5. Watch your weight to keep your brain healthy
As you get older, weight gain can be an insidious, creeping enemy, and a lack of physical exercise will increase the problem. People who are overweight are more likely to experience cardiovascular disease, type 2 diabetes and depression, all of which are predisposing factors for mental illness and cognitive decline.
Research has also indicated that increasing body mass index (BMI) coupled with increasing age is associated with decreased brain volume, helping to explain decreased cognitive ability.
The over-consumption of refined carbohydrates, a low consumption of nutrient dense fresh produce, combined with an impaired digestive system, which often accompanies aging, and a lack of the correct Essential Fatty Acids, will all lead to weight gain, and general ill health, both mentally and physically.

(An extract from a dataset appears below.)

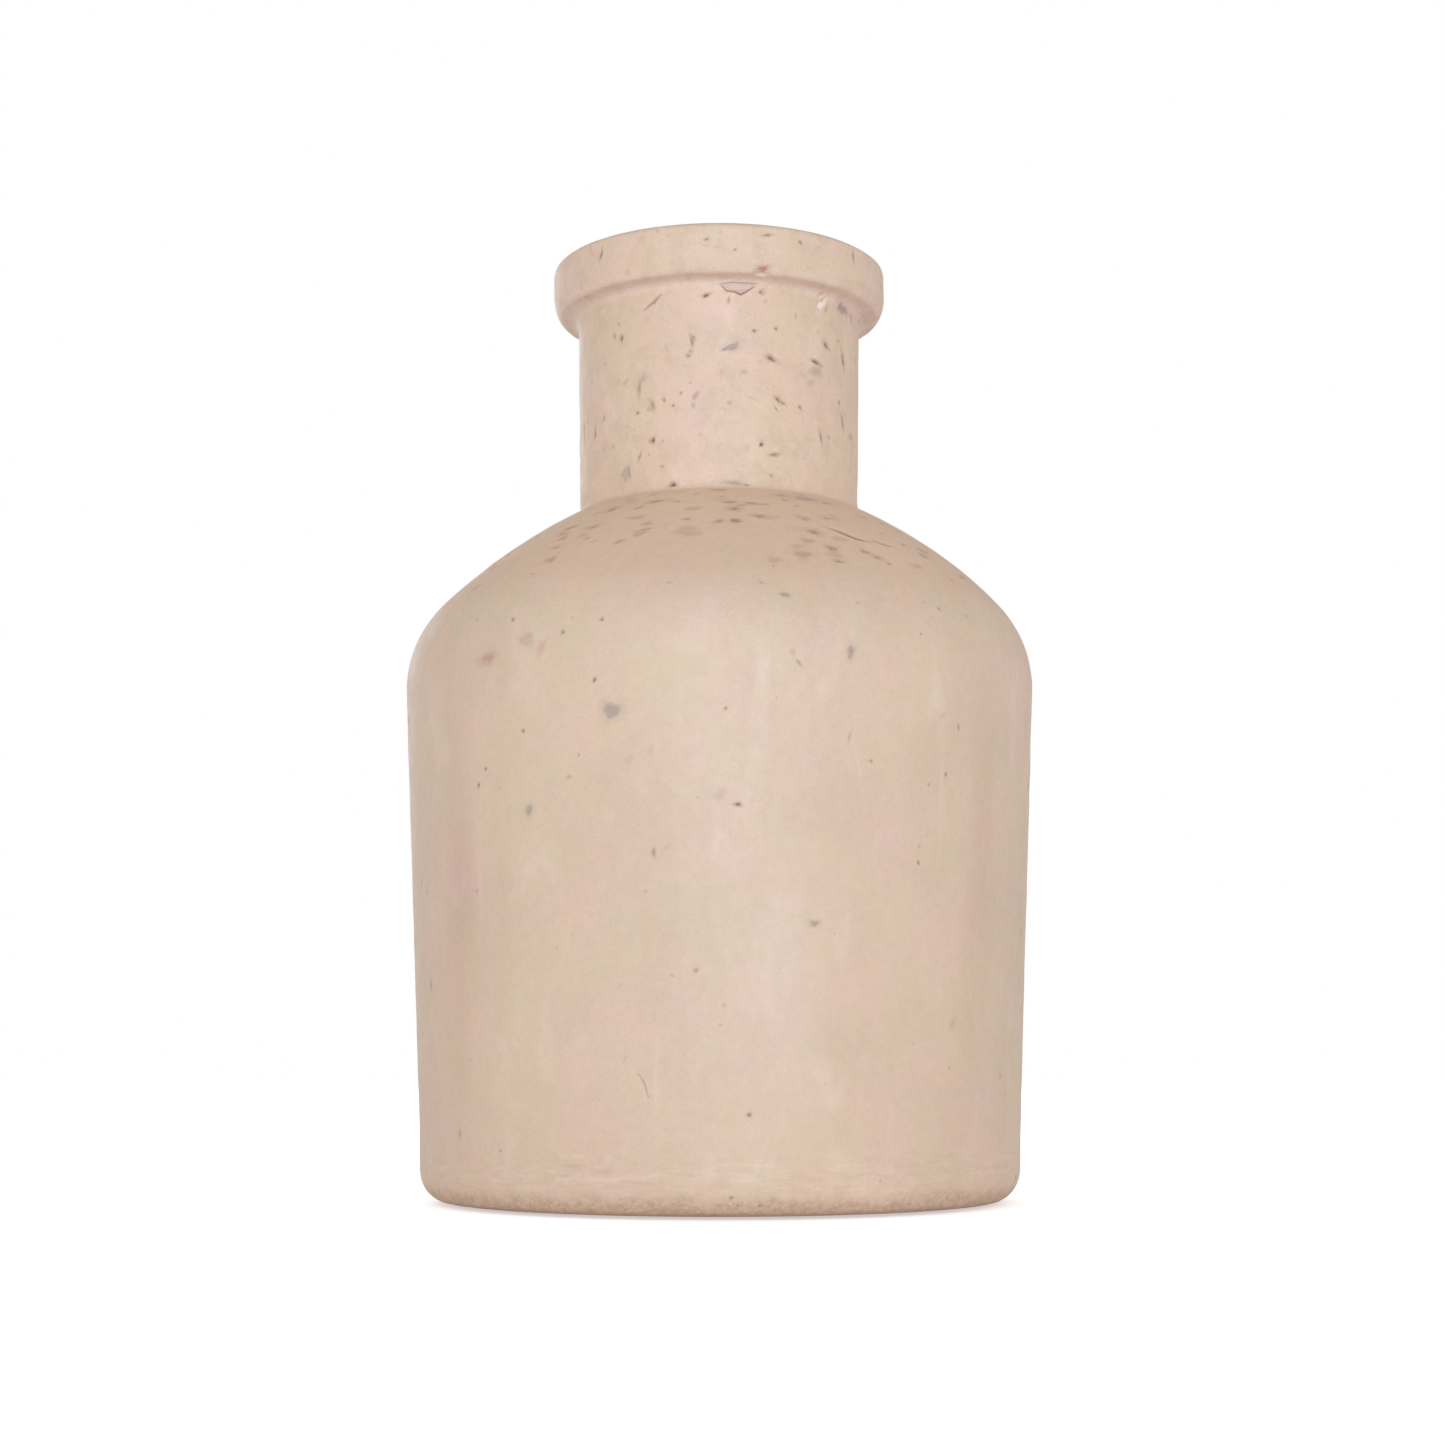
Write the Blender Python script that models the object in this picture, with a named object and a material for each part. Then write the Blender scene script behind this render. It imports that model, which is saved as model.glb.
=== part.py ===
"""Bud vase: one fired stoneware body, open at the mouth, standing on four felt pads.

Metres, +Z up. The origin is on the axis of the vase, on the surface that the pads stand on.
"""

import math

import bmesh
import bpy

MM = 0.001

# Body, outside. Heights are above the surface that the vase stands on.
RIM_HEIGHT = 140.0 * MM
FOOT_HEIGHT = 0.4 * MM
FOOT_ROUND_WIDTH = 3.9 * MM
FOOT_ROUND_HEIGHT = 4.9 * MM
WALL_FOOT_RADIUS = 43.7 * MM
BELLY_RADIUS = 46.7 * MM
BELLY_HEIGHT = 75.0 * MM
SHOULDER_CORNER_RADIUS = 17.0 * MM
SHOULDER_CORNER_SWEEP = math.radians(44.0)
SHOULDER_DOME_RADIUS = 75.0 * MM
NECK_FOOT_RADIUS = 21.1 * MM
NECK_TOP_RADIUS = 21.5 * MM
COLLAR_RADIUS = 25.35 * MM
COLLAR_UNDERSIDE = 132.8 * MM
COLLAR_ROUND_WIDTH = 1.6 * MM
COLLAR_ROUND_HEIGHT = 3.5 * MM
LIP_ROUND = 1.0 * MM

# Body, inside.
WALL_THICKNESS = 4.7 * MM
MOUTH_RADIUS = 16.6 * MM
FLOOR_HEIGHT = 7.0 * MM
FLOOR_CORNER_RADIUS = 6.0 * MM

# Underside: a shallow recess inside the foot ring, which holds the pads.
RECESS_RADIUS = 36.0 * MM
RECESS_HEIGHT = 1.5 * MM
RECESS_SLOPE = 0.8 * MM

# Pads, a glue film's gap below the recess.
PAD_COUNT = 4
PAD_RADIUS = 5.0 * MM
PAD_THICKNESS = 1.2 * MM
PAD_EDGE_ROUND = 0.2 * MM
PAD_RING_RADIUS = 28.0 * MM
PAD_FIRST_ANGLE = math.radians(45.0)

BODY_SEGMENTS = 48
PAD_SEGMENTS = 24
MERGE_DISTANCE = 0.01 * MM

# Colour, roughness.
STONEWARE = ((0.70, 0.55, 0.45, 1.0), 0.62)
FELT = ((0.34, 0.27, 0.21, 1.0), 0.95)


def arc(center, radii, start, end, steps):
    """Points of an elliptical arc in the XZ plane, from the angle start to end, both included."""
    points = []
    for i in range(steps + 1):
        angle = start + (end - start) * i / steps
        x = center[0] + radii[0] * math.cos(angle)
        z = center[1] + radii[1] * math.sin(angle)
        points.append((x, z))
    return points


def shoulder(inset, neck_radius, corner_steps, dome_steps):
    """The shoulder from the belly up to the neck: a tight corner, then a wide dome.

    Both arcs keep their centres when the surface is inset, so the wall has one thickness.
    """
    corner_center = (BELLY_RADIUS - SHOULDER_CORNER_RADIUS, BELLY_HEIGHT)
    reach = SHOULDER_DOME_RADIUS - SHOULDER_CORNER_RADIUS
    dome_center = (
        corner_center[0] - reach * math.cos(SHOULDER_CORNER_SWEEP),
        corner_center[1] - reach * math.sin(SHOULDER_CORNER_SWEEP),
    )
    corner_radius = SHOULDER_CORNER_RADIUS - inset
    dome_radius = SHOULDER_DOME_RADIUS - inset
    end = math.acos((neck_radius - dome_center[0]) / dome_radius)
    corner = arc(corner_center, (corner_radius,) * 2, 0.0, SHOULDER_CORNER_SWEEP, corner_steps)
    dome = arc(dome_center, (dome_radius,) * 2, SHOULDER_CORNER_SWEEP, end, dome_steps)
    return corner + dome[1:]


def outer_profile():
    """The outside, from the middle of the underside up to the flat of the rim."""
    right = math.pi / 2
    foot_center = (WALL_FOOT_RADIUS - FOOT_ROUND_WIDTH, FOOT_HEIGHT + FOOT_ROUND_HEIGHT)
    collar_center = (COLLAR_RADIUS - COLLAR_ROUND_WIDTH, COLLAR_UNDERSIDE + COLLAR_ROUND_HEIGHT)
    lip_center = (COLLAR_RADIUS - LIP_ROUND, RIM_HEIGHT - LIP_ROUND)
    points = [(0.0, RECESS_HEIGHT), (RECESS_RADIUS, RECESS_HEIGHT)]
    points.append((RECESS_RADIUS + RECESS_SLOPE, FOOT_HEIGHT))
    points += arc(foot_center, (FOOT_ROUND_WIDTH, FOOT_ROUND_HEIGHT), -right, 0.0, 6)
    points += shoulder(0.0, NECK_FOOT_RADIUS, 9, 8)
    points.append((NECK_TOP_RADIUS, COLLAR_UNDERSIDE))
    points += arc(collar_center, (COLLAR_ROUND_WIDTH, COLLAR_ROUND_HEIGHT), -right, 0.0, 5)
    points += arc(lip_center, (LIP_ROUND,) * 2, 0.0, right, 4)
    return points


def inner_profile():
    """The inside, from the flat of the rim down to the middle of the floor."""
    right = math.pi / 2
    lip_center = (MOUTH_RADIUS + LIP_ROUND, RIM_HEIGHT - LIP_ROUND)
    wall_foot = WALL_FOOT_RADIUS - WALL_THICKNESS
    corner_center = (wall_foot - FLOOR_CORNER_RADIUS, FLOOR_HEIGHT + FLOOR_CORNER_RADIUS)
    points = arc(lip_center, (LIP_ROUND,) * 2, right, math.pi, 4)
    points += reversed(shoulder(WALL_THICKNESS, MOUTH_RADIUS, 7, 7))
    points += arc(corner_center, (FLOOR_CORNER_RADIUS,) * 2, 0.0, -right, 5)
    points.append((0.0, FLOOR_HEIGHT))
    return points


def material(name, look):
    color, roughness = look
    result = bpy.data.materials.new(name)
    result.use_nodes = True
    shader = result.node_tree.nodes["Principled BSDF"]
    shader.inputs["Base Color"].default_value = color
    shader.inputs["Roughness"].default_value = roughness
    shader.inputs["Metallic"].default_value = 0.0
    result.diffuse_color = color
    return result


def add_object(name, mesh, look):
    mesh.materials.append(look)
    result = bpy.data.objects.new(name, mesh)
    bpy.context.scene.collection.objects.link(result)
    return result


def vase_body(look):
    """One turned shell: the profile runs from the floor over the rim and down to the foot."""
    profile = list(reversed(outer_profile() + inner_profile()))
    mesh = bpy.data.meshes.new("vase_body")
    vertices = [(x, 0.0, z) for x, z in profile]
    edges = [(i, i + 1) for i in range(len(profile) - 1)]
    mesh.from_pydata(vertices, edges, [])
    body = add_object("vase_body", mesh, look)
    screw = body.modifiers.new("turn", "SCREW")
    screw.axis = "Z"
    screw.angle = math.tau
    screw.steps = BODY_SEGMENTS
    screw.render_steps = BODY_SEGMENTS
    screw.use_merge_vertices = True
    screw.merge_threshold = MERGE_DISTANCE
    screw.use_smooth_shade = True
    return body


def pad_mesh(look):
    """A felt disc with a softened edge, standing on the origin."""
    mesh = bpy.data.meshes.new("base_pad")
    shape = bmesh.new()
    bmesh.ops.create_cone(
        shape,
        cap_ends=True,
        segments=PAD_SEGMENTS,
        radius1=PAD_RADIUS,
        radius2=PAD_RADIUS,
        depth=PAD_THICKNESS,
    )
    bmesh.ops.translate(shape, verts=shape.verts, vec=(0.0, 0.0, PAD_THICKNESS / 2))
    rims = [edge for edge in shape.edges if abs(edge.verts[0].co.z - edge.verts[1].co.z) < MERGE_DISTANCE]
    bmesh.ops.bevel(
        shape, geom=rims, offset=PAD_EDGE_ROUND, segments=1, profile=0.5, affect="EDGES"
    )
    shape.to_mesh(mesh)
    shape.free()
    mesh.shade_smooth()
    mesh.set_sharp_from_angle(angle=math.radians(50.0))
    mesh.materials.append(look)
    return mesh


def base_pads(look, parent):
    """Equal pads on a ring, inside the foot."""
    mesh = pad_mesh(look)
    for i in range(PAD_COUNT):
        angle = PAD_FIRST_ANGLE + math.tau * i / PAD_COUNT
        pad = bpy.data.objects.new(f"base_pad_{i + 1}", mesh)
        bpy.context.scene.collection.objects.link(pad)
        pad.parent = parent
        pad.location = (PAD_RING_RADIUS * math.cos(angle), PAD_RING_RADIUS * math.sin(angle), 0.0)
        pad.rotation_euler = (0.0, 0.0, angle)


def main():
    for old in list(bpy.data.objects):
        bpy.data.objects.remove(old, do_unlink=True)
    body = vase_body(material("stoneware", STONEWARE))
    base_pads(material("felt", FELT), body)


main()
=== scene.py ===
"""Looks for the bud vase: one turned, pitted stoneware body on four felt pads."""

import math

import bpy
import numpy as np
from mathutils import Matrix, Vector

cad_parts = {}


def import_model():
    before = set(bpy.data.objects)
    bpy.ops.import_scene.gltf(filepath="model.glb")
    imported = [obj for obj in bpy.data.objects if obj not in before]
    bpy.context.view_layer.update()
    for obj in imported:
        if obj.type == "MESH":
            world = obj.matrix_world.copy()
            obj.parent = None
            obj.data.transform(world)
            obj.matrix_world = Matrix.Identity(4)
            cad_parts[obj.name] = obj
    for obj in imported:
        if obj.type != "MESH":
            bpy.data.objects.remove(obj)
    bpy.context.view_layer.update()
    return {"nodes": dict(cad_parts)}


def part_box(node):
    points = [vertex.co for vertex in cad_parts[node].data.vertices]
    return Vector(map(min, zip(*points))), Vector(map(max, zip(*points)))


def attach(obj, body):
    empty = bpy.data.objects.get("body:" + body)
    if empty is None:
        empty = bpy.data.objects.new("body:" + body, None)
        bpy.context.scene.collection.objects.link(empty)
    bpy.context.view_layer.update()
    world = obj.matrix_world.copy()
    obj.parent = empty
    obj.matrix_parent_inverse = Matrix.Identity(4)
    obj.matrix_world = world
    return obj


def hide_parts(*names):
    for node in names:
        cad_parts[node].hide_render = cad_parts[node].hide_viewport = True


MM = 0.001

# ---------------------------------------------------------------- body, the CAD's own sizes, in mm
RIM_HEIGHT = 140.0
FOOT_HEIGHT = 0.4
FOOT_ROUND = (3.9, 4.9)
WALL_FOOT_RADIUS = 43.7
BELLY_RADIUS = 46.7
BELLY_HEIGHT = 75.0
CORNER_RADIUS = 17.0
CORNER_SWEEP = math.radians(44.0)
DOME_RADIUS = 75.0
NECK_FOOT_RADIUS = 21.1
NECK_TOP_RADIUS = 21.5
COLLAR_RADIUS = 25.35
COLLAR_UNDERSIDE = 132.8
COLLAR_ROUND = (1.6, 3.5)
COLLAR_ROUND_DROP = 0.4
LIP_ROUND = 1.0
WALL_THICKNESS = 4.7
MOUTH_RADIUS = 16.6
FLOOR_HEIGHT = 7.0
FLOOR_CORNER = 6.0
RECESS_RADIUS = 36.0
RECESS_HEIGHT = 1.5
RECESS_SLOPE = 0.8
CREASE_SOFTNESS = 0.7
COLLAR_CREASE_SOFTNESS = 1.9
COLLAR_DROP = (0.25, 0.2)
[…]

Furthermore, impaired glucose sensitivity, which occurs due to the excessive intake of refined carbohydrates, and which is a pre-cursor for diabetes, is also linked to diminished cognitive ability. People who have good glucose control hold onto their memories for longer, than people who have impaired glucose sensitivity.
In conclusion, normal aging, added to unmanageable stress levels, inactivity, poor sleep, little mental stimulation and a negative outlook on life, accompanied by slow, but significant weight gain, will magnify cognitive decline. By keeping an open mind and an open heart, you are open to new experiences and by default will be open to ongoing brain stimulation, and good cognitive health.